I do not endorse the French claim that their country is the centre of the freedom of expression – according to me, the French law prohibiting Islamic women to wear the veil is as restrictive as the one forcing all women to wear the abaya in Saudi Arabia. Racism and intolerance are not the sole province of the so-called theocracies and dictatorships; they are present in democracies also. However, the main difference is that in democracies, one has the freedom to criticise everything, including the powers that be – this is all the more true in Europe, and France is in the forefront of this freedom. And Charlie Hebdo is the shining example of that.

As a member of a democracy which leaves a lot to be desired in the department of the freedom of expression, I salute Charlie Hebdo.

As a member of a multi-religious nation, brought up on the sanctity of all religions and the importance of not insulting any religion, I condemn the cartoons insulting religious figures.

I do not agree to what Charlie Hebdo is saying, many a time: but I will defend to death, their right to say it.
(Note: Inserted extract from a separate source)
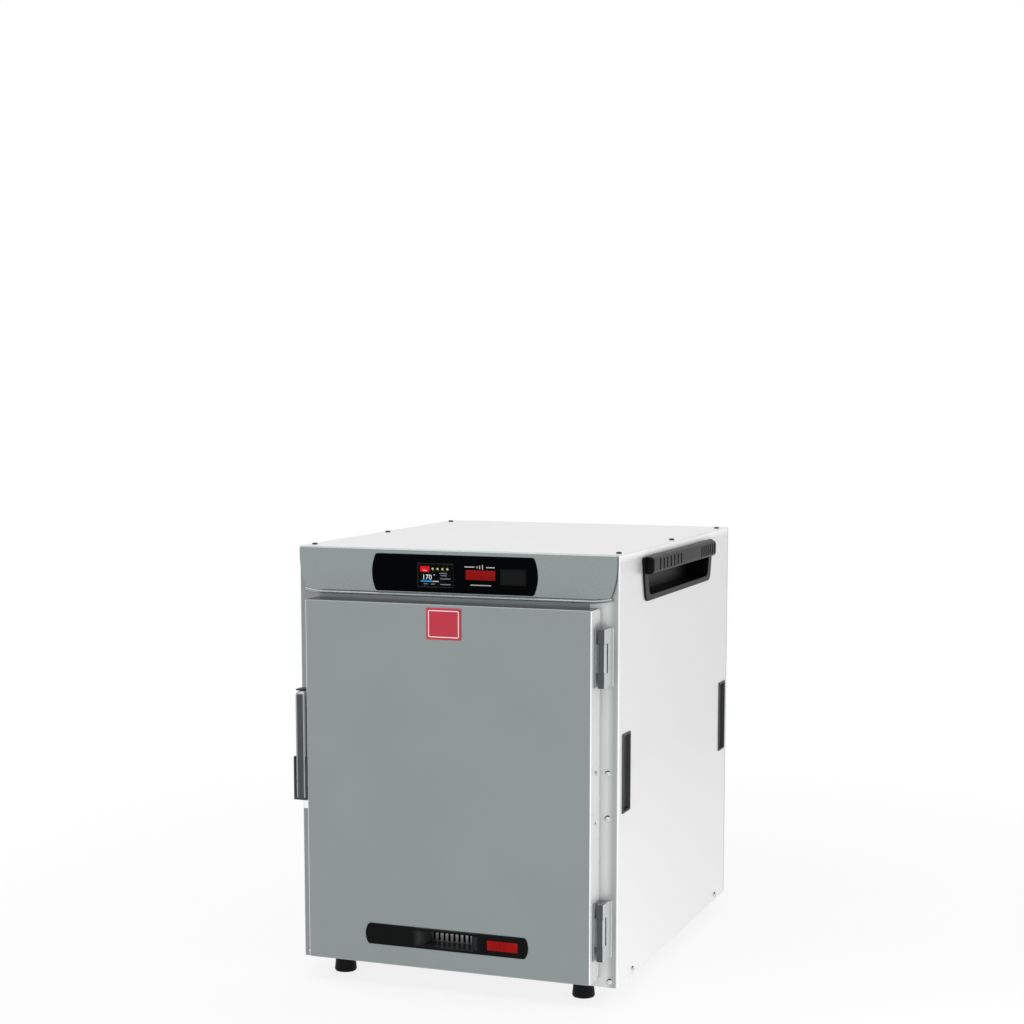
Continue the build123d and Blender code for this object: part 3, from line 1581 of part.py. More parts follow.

4 comments on “Charlie Hebdo and the Freedom of Expression

  1. Apropos the “pencil cartoons”, here’s the one I keep looking for. Someone must have drawn it by now?

    Theme: parody of 9/11 attack.

    Airplane = giant winged pencil
    Hijackers = CH cartoonists
    Twin towers = the prophet Muhammad

    Please tell me if you find it!

  2. We have the twin tower “pencils” being attacked, but not the reverse.

    I think the problem is, the prophet cannot be represented in ANY WAY AT ALL according to devout Muslims: so drawing the prophet may be a dicey enterprise for anybody not willing to create controversey.

    In this context, I remember a curious incident. I visited the “Museum of Islamic Art” in Doha, Qatar. There was a Turkish tapestry showing an incident from the prophet’s life – the face was blank.

    Similarly, in the movie “The Message” which is about the birth and spread of Islam, the prophet never comes onscreen, I understand.